We process so much information everyday. The world can be so overwhelming. From the brains point of view, there is a huge need to be very effective and efficient with how we understand the world. This is why we use so many biases to shortcut our understanding of it. Without these biases we’d have an extra few tens of thousands of decisions to make everyday. We’d be exhausted! We should be grateful for our brains doing that shortcutting for us, but it does come at some cost. These biases include systematic errors and the particular one I’d like to talk about is one I find myself more and more on the receiving end of. I’ll call it the ‘which box do you fit into?’ bias.
When we first meet somebody, many of us will tend to ask questions so that help us put that person in a category. That way we can have a broad understanding of that person. Of course, this is an unconscious strategy riddled with errors. I do this all the time, and I’ve only started questioning this bias recently, because I’m constantly miss-categorised. Here are some of the elements which contradict the categories people try boxing me into:
When it comes our son's education, my wife and I are currently practicing a child-led philosophysometimes labeled ‘unschooling’.
This leads people to categorise me as hippy and so they’ll assume that I also believe the moon cycle I was born into has determined my personality and that I use rare crystals to heal myself.
I don’t believe these things in the slightest! In fact, I am a bit of a skeptic and put often far too much onus on scientific validation for almost everything. So then I’m put in the ‘scientific cynic’ category. Which I’m absolutely not. Skeptic? Maybe. Cynic? Couldn’t be further from the truth. I’m often told I’m radically optimistic. (I describe myself as an ‘option-realist’ or a ‘pragmatic-optimist’).
Then, the topic of meditation will come up. Something I practice quite dilligently. Q: 'Huh?! How can you believe in meditation, but not in astrology?!’ This is perhaps the weirdest confusion ever. One is beyond proven (at least from a neuroscientific perspective), the other, to me at least, is like believing Gandalf is real.

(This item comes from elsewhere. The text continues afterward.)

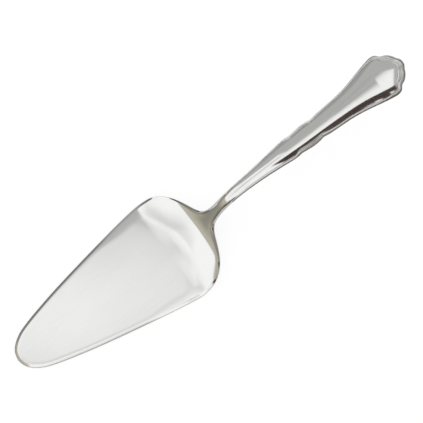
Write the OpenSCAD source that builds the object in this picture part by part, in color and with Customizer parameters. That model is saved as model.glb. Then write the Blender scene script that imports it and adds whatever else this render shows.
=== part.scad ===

Ok, so I unschool, don’t believe in crystals, put some sort of onus on science, but I have a bias towards optimism, and I meditate but don’t consider myself all that ’spiritual’. This seems to be confusing to some people I meet.
Our desire to simplify the world is driven by an intention of ease, of speed, of efficiency. Rather than intentions of truth, of understanding the other, of hearing people out. In some sense, we could say that nuance is a minority view.

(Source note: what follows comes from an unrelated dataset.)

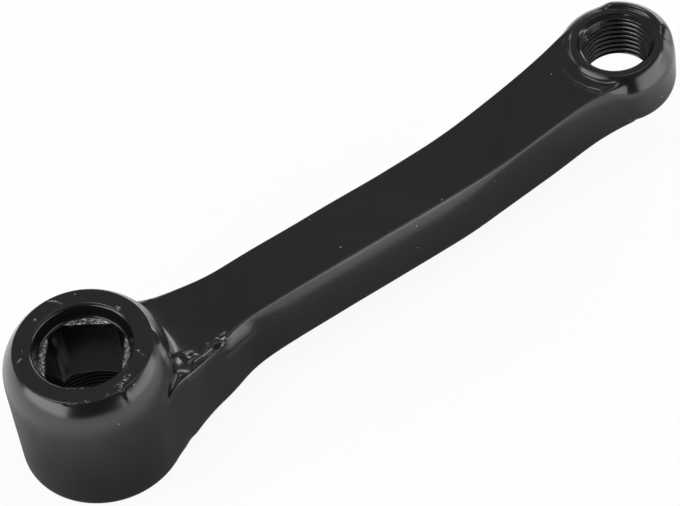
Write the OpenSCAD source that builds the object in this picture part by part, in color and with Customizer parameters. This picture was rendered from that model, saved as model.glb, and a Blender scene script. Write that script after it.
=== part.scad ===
// Left crank arm, one forged piece, seen with its frame side up.
// The origin is on the spindle axis in the plane of the boss's outer face.
// +Z runs along the spindle axis towards the frame, +X towards the pedal.

/* [Arm] */
// Spindle axis to pedal axis
crank_length = 120; // [100:1:175]
// Width of the flat face where it is narrowest
flat_w = 13; // [11:0.1:16]
// Width of the flat face just before it opens into the pedal eye
neck_w = 14; // [12:0.1:16]
// Width of the flat face where the heel leaves the boss
heel_w = 17; // [15:0.1:20]
// Spindle axis to the place where the heel has run out
heel_end = 37; // [34:0.5:45]
// How far the flat face rises towards the barrel that it runs into
root_rise = 1.3; // [0:0.1:2]
// Outer face of the boss up to the heel's underside
heel_step = 1.3; // [0.8:0.1:3]
// Inner face of the boss down to the arm's flat face
flat_drop = 10.65; // [8:0.05:13]
// How much lower the flat face lies where the arm dips most
dip = 1.1; // [0:0.1:3]
// Pedal axis back to the lowest place of the dip
dip_back = 42; // [38:0.5:48]
// Thickness of the arm
arm_t = 13.1; // [10:0.1:16]
// How far each side of the arm stands out past the flat face
side_bulge = 0.9; // [0.4:0.1:1.5]
// Height of the rounding that takes each side out, in the middle of the arm
side_round_h = 3.2; // [1.5:0.1:4]
// The same two sizes near the boss and the eye
end_bulge = 0.4; // [0.2:0.1:0.8]
end_round_h = 1.2; // [0.6:0.1:2.5]
// Rounding of the outer side's long edges
under_r = 1.5; // [0.8:0.1:3]

/* [Spindle boss] */
// Height of the boss, outer face to inner face
boss_h = 28.3; // [24:0.1:34]
// Diameter of the barrel below its shoulder
boss_d = 30.8; // [29.5:0.1:34]
// Diameter of the barrel at its foot
boss_foot_d = 30.5; // [29:0.1:34]
// Rounding of the foot
foot_r = 0.8; // [0.3:0.1:2]
// Diameter of the flat ring on the inner face
ring_d = 25.5; // [23:0.1:27]
// Height of the rounded shoulder under the ring
shoulder_h = 6.6; // [4:0.1:8]

/* [Spindle socket] */
// Diameter of the counterbore at its rim
rim_d = 19.3; // [18.5:0.1:21]
// Diameter of the counterbore at its floor
ledge_d = 17.4; // [17:0.1:18]
// Depth of the counterbore
ledge_depth = 3; // [2:0.1:4]
// Chamfer of the rim
rim_chamfer = 0.4; // [0.2:0.1:0.8]
// Square across its flats, at the counterbore floor
square_w = 13.9; // [13:0.05:14.2]
// Square across its corner flats, at the counterbore floor
square_corner_w = 17.2; // [16:0.1:18]
// Taper of each flat
square_taper = 2; // [1.5:0.1:2.5]
// Turn of a flat's normal from the arm's direction
square_turn = 53; // [0:1:89]

/* [Outer recess] */
// Thread diameter of the recess for the extractor
extractor_d = 22; // [20:0.1:23]
// Depth of the threaded wall
extractor_depth = 9; // [7:0.1:11]
// Full angle of the cone between the recess and the square
seat_angle = 118; // [90:1:140]
// Lead-in chamfer of the recess
extractor_chamfer = 0.3; // [0.1:0.1:0.5]

/* [Pedal eye] */
// Outer diameter of the eye
eye_d = 22.3; // [21.5:0.1:26]
// Height of the eye, outer face to inner face
eye_h = 11.6; // [10:0.1:15]
// Inner face of the boss down to the inner face of the eye
eye_drop = 6.1; // [4:0.1:9]
// Diameter of the faced pad on the inner side
pad_d = 17.3; // [16.5:0.1:19]
// Height of the pad
pad_h = 0.2; // [0.1:0.1:1]
// Rounding of the eye's inner edge
eye_shoulder_r = 2; // [0.8:0.1:2.2]
// Rounding of the eye's outer edge
eye_foot_r = 1.4; // [0.5:0.1:2]
// Diameter of the facing cut that the pedal's shoulder seats in
seat_d = 21; // [19:0.1:24]
// Major diameter of the pedal thread, nine sixteenths of an inch
thread_d = 14.29; // [12.7:0.01:15]
// Lead-in chamfer of the thread on the inner side
thread_chamfer_in = 0.2; // [0.1:0.05:0.5]
// Lead-in chamfer of the thread on the outer side
thread_chamfer_out = 0.2; // [0.1:0.05:1]

/* [Hidden] */
$fn = 96;
paint = "#1c1c1f";

// Longest step along the arm, and steps in a rounded corner
arm_step = 2.5;
corner_steps = 5;
arc_steps = 12;
// A cutting tool reaches this far past the face that it enters
past = 1;

// Heights above the outer face
ring_z = boss_h;
flat_z = boss_h - flat_drop;
dip_z = flat_z - dip;
eye_top_z = boss_h - eye_drop;
eye_foot_z = eye_top_z - eye_h;
ledge_z = boss_h - ledge_depth;

// The arm is a loft through these rows. A row holds its place along X, half the width of
// the flat face, half the width across the sides, the heights of the flat face and of the
// underside, and the height of the side rounding. A number added to a size is that row's
// own difference from it. The first and last rows lie inside the boss and the eye.
dip_x = crank_length - dip_back;
neck_x = crank_length - 20;
flat_r = flat_w / 2;
neck_r = neck_w / 2;
heel_r = heel_w / 2;
barrel_r = boss_d / 2;
eye_r = eye_d / 2;
bend_r = (flat_r + neck_r) / 2;
root_z = flat_z + root_rise;
waist_z = flat_z - dip * 0.35;
bend_z = dip_z + 0.6;
neck_z = eye_top_z - 2.95;
arm_rows = [
    [3, heel_r + 3, barrel_r - 1.8, root_z + root_rise * 0.9, heel_step - 0.6, end_round_h],
    [heel_end - 28, heel_r + 2, barrel_r - 2.7, root_z + root_rise * 0.7, heel_step - 0.5, end_round_h],
    [heel_end - 23, heel_r + 0.5, heel_r + 2.4, root_z, heel_step - 0.2, end_round_h],
    [heel_end - 19, heel_r, heel_r + 0.9, flat_z + root_rise * 0.2, heel_step, end_round_h],
    [heel_end - 13, flat_r + 0.8, flat_r + 1.5, flat_z, heel_step + 0.3, end_round_h],
    [heel_end - 7, flat_r, flat_r + end_bulge, flat_z, heel_step + 1.6, end_round_h],
    [heel_end, flat_r, flat_r + side_bulge * 0.8, flat_z, flat_z - arm_t - 0.35, side_round_h],
    [heel_end + 15, flat_r, flat_r + side_bulge, waist_z, waist_z - arm_t, side_round_h],
    [dip_x, flat_r + 0.1, flat_r + 0.1 + side_bulge, dip_z, dip_z - arm_t + 0.2, side_round_h],
    [neck_x - 12, bend_r, bend_r + end_bulge, bend_z, bend_z - arm_t, end_round_h],
    [neck_x, neck_r, neck_r + end_bulge, neck_z, neck_z - arm_t - 0.4, end_round_h],
    [neck_x + 7, neck_r + 0.45, neck_r + 1, eye_top_z - 1.5, eye_foot_z - 2.7, end_round_h],
    [neck_x + 13, eye_r - 2.65, eye_r - 2, eye_top_z - 0.9, eye_foot_z - 0.5, end_round_h],
    [neck_x + 18, eye_r - 0.9, eye_r - 0.5, eye_top_z - 0.8, eye_foot_z + 0.2, end_round_h]
];

function slope(rows, c, i) =
    let (a = max(i - 1, 0), b = min(i + 1, len(rows) - 1))
    (rows[b][c] - rows[a][c]) / (rows[b][0] - rows[a][0]);

function span(rows, x, i = 0) =
    i >= len(rows) - 2 || x < rows[i + 1][0] ? i : span(rows, x, i + 1);

// Value of column c at place x, on a smooth curve through the rows
function along(rows, c, x) =
    let (
        i = span(rows, x),
        h = rows[i + 1][0] - rows[i][0],
        t = (x - rows[i][0]) / h
    )
    (2 * t ^ 3 - 3 * t ^ 2 + 1) * rows[i][c]
    + (t ^ 3 - 2 * t ^ 2 + t) * h * slope(rows, c, i)
    + (3 * t ^ 2 - 2 * t ^ 3) * rows[i + 1][c]
    + (t ^ 3 - t ^ 2) * h * slope(rows, c, i + 1);

// Points of an arc about [x, z] from angle a to angle b
function arc(x, z, r, a, b, steps) =
    [for (k = [0 : steps]) let (q = a + (b - a) * k / steps) [x + r * cos(q), z + r * sin(q)]];

// Section of the arm at place x, from the +Y side upwards: an arc that rises from the
// side to the sharp edge of the flat face, its mirror image, and two rounded lower edges
function arm_section(x) =
    let (
        top_w = along(arm_rows, 1, x),
        side_w = along(arm_rows, 2, x),
        top_z = along(arm_rows, 3, x),
        low_z = along(arm_rows, 4, x),
        h = along(arm_rows, 5, x),
        out = side_w - top_w,
        r = (out ^ 2 + h ^ 2) / (2 * out),
        sweep = asin(h / r)
    )
    concat(
        arc(side_w - r, top_z - h, r, 0, sweep, corner_steps),
        arc(r - side_w, top_z - h, r, 180 - sweep, 180, corner_steps),
        arc(under_r - side_w, low_z + under_r, under_r, 180, 270, corner_steps),
        arc(side_w - under_r, low_z + under_r, under_r, 270, 360, corner_steps)
    );

module arm() {
    start = arm_rows[0][0];
    end = arm_rows[len(arm_rows) - 1][0];
    steps = ceil((end - start) / arm_step);
    n = 4 * (corner_steps + 1);
    points = [
        for (i = [0 : steps]) let (x = start + (end - start) * i / steps)
            for (p = arm_section(x)) [x, p[0], p[1]]
    ];
    sides = [
        for (i = [0 : steps - 1]) for (j = [0 : n - 1])
            let (a = i * n + j, b = i * n + (j + 1) % n, c = b + n, d = a + n)
                for (f = [[a, d, c], [a, c, b]]) f
    ];
    first = [for (j = [0 : n - 1]) j];
    last = [for (j = [0 : n - 1]) steps * n + n - 1 - j];
    polyhedron(points = points, faces = concat(sides, [first, last]));
}

// Barrel with a rounded foot, and a shoulder that is an arc from the barrel to the ring
module boss() {
    run = barrel_r - ring_d / 2;
    shoulder_r = (run ^ 2 + shoulder_h ^ 2) / (2 * run);
    sweep = asin(shoulder_h / shoulder_r);
    rotate_extrude()
        polygon(concat(
            [[0, 0]],
            arc(boss_foot_d / 2 - foot_r, foot_r, foot_r, -90, 0, arc_steps),
            arc(barrel_r - shoulder_r, ring_z - shoulder_h, shoulder_r, 0, sweep, arc_steps),
            [[0, ring_z]]
        ));
}

// Round eye with a faced pad on its inner side
module eye() {
    pad_flank = 0.4;
    shoulder_z = eye_top_z - pad_h;
    translate([crank_length, 0, 0])
        rotate_extrude()
            polygon(concat(
                [[0, eye_foot_z]],
                arc(eye_r - eye_foot_r, eye_foot_z + eye_foot_r, eye_foot_r, -90, 0, arc_steps),
                arc(eye_r - eye_shoulder_r, shoulder_z - eye_shoulder_r, eye_shoulder_r, 0, 90, arc_steps),
                [[pad_d / 2 + pad_flank, shoulder_z], [pad_d / 2, eye_top_z], [0, eye_top_z]]
            ));
}

// Counterbore on the frame side, slightly conical, with a chamfered rim
module counterbore() {
    draft = 0.45;
    rotate_extrude()
        polygon([
            [0, ledge_z],
            [ledge_d / 2 - draft, ledge_z],
            [ledge_d / 2, ledge_z + draft],
            [rim_d / 2 - rim_chamfer, ring_z - rim_chamfer],
            [rim_d / 2, ring_z],
            [rim_d / 2, ring_z + past],
            [0, ring_z + past]
        ]);
}

// Wedge whose two sloping sides are w apart at the counterbore floor
module taper(w, turn) {
    lean = tan(square_taper);
    top = w / 2 + past * lean;
    low = w / 2 - ledge_z * lean;
    rotate([0, 0, turn])
        rotate([90, 0, 0])
            linear_extrude(height = 2 * boss_d, center = true)
                polygon([[-low, 0], [low, 0], [top, ledge_z + past], [-top, ledge_z + past]]);
}

// Tapered square with flat corners
module square_socket() {
    intersection() {
        taper(square_w, square_turn);
        taper(square_w, square_turn + 90);
        taper(square_corner_w, square_turn + 45);
        taper(square_corner_w, square_turn + 135);
    }
}

// Flat cut round the pedal hole on the outer side
module pedal_seat() {
    translate([crank_length, 0, eye_foot_z - eye_h])
        cylinder(h = eye_h, d = seat_d);
}

// Threaded recess on the outer side, and the cone that the bolt's washer seats on
module outer_recess() {
    r = extractor_d / 2;
    rotate_extrude()
        polygon([
            [0, -past],
            [r + extractor_chamfer, -past],
            [r + extractor_chamfer, 0],
            [r, extractor_chamfer],
            [r, extractor_depth],
            [0, extractor_depth + r / tan(seat_angle / 2)]
        ]);
}

module pedal_thread() {
    r = thread_d / 2;
    translate([crank_length, 0, 0])
        rotate_extrude()
            polygon([
                [0, eye_foot_z - past],
                [r + thread_chamfer_out, eye_foot_z - past],
                [r + thread_chamfer_out, eye_foot_z],
                [r, eye_foot_z + thread_chamfer_out],
                [r, eye_top_z - thread_chamfer_in],
                [r + thread_chamfer_in, eye_top_z],
                [r + thread_chamfer_in, eye_top_z + past],
                [0, eye_top_z + past]
            ]);
}

module crank_arm() {
    color(paint)
        difference() {
            union() {
                boss();
                arm();
                eye();
            }
            counterbore();
            square_socket();
            outer_recess();
            pedal_seat();
            pedal_thread();
        }
}

crank_arm();
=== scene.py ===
"""Left crank arm: a painted forging with its cut threads, on a pale floor in soft light."""

import math
from typing import NamedTuple

import bmesh
import bpy
import numpy as np
from bpy.props import (
    FloatProperty,
    FloatVectorProperty,
    IntProperty,
    PointerProperty,
    StringProperty,
)
from bpy.types import Operator, Panel, PropertyGroup
from mathutils import Matrix, Vector, noise


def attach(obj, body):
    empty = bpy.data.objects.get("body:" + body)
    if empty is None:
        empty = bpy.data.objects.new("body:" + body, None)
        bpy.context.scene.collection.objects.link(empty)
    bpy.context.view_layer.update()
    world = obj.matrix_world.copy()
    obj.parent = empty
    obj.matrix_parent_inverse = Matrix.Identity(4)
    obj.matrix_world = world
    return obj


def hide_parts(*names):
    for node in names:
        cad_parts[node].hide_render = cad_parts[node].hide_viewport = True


bl_info = {
    "name": "Crank Arm",
    "version": (1, 0, 0),
    "blender": (4, 5, 0),
    "location": "3D View > Sidebar > Crank Arm",
    "description": "Builds a painted left crank arm round its packed solid",
    "category": "Add Mesh",
}

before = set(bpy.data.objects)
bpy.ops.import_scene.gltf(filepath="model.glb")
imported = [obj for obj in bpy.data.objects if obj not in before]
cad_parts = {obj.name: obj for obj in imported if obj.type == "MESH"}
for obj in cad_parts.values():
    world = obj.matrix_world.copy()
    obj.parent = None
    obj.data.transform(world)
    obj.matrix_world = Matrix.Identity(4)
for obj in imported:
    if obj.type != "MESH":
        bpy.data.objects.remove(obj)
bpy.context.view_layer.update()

# Millimetres to metres. The shape is worked out in millimetres.
MM = 0.001

# Quads round the boss and round the eye, and how many of them the arm takes up
TURN_STEPS = 64
ARM_STEPS = 22
# Rows of quads down each side of the arm
SIDE_ROWS = 8
LOOP_LENGTH = 2 * (ARM_STEPS + SIDE_ROWS)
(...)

Nuance is a minority view because it’s harder and slower and more tiring. Our brains aren’t really built for it. As I’ve said, I’m guilty of the very thing I’m writing about here. And so I’d like to continue to make a concerted effort to unpick topics more thoroughly, to slow down, to postpone judgement, to meet people as individuals and delay my automated desire to categorise them for ease or simplicity. That way I’ll learn more, have a rounded and truthful understanding of the world and I’ll start meeting people for the individuals they really are, resisting erroneous categories like ‘left’ or ‘right’.
In this sense, the big intellectual challenges the world faces are entirely in line with the individual psychological challenges we all face in becoming better, happier people. For our species to learn to deal with the complexity of the 21st century, we must also learn to deal with our own inner worlds. Our judgements, our tendencies to put people into boxes, our habit of measuring averages…
What categories do you put people into?
What categories do you resist being put into?
How can you avoid categorising people?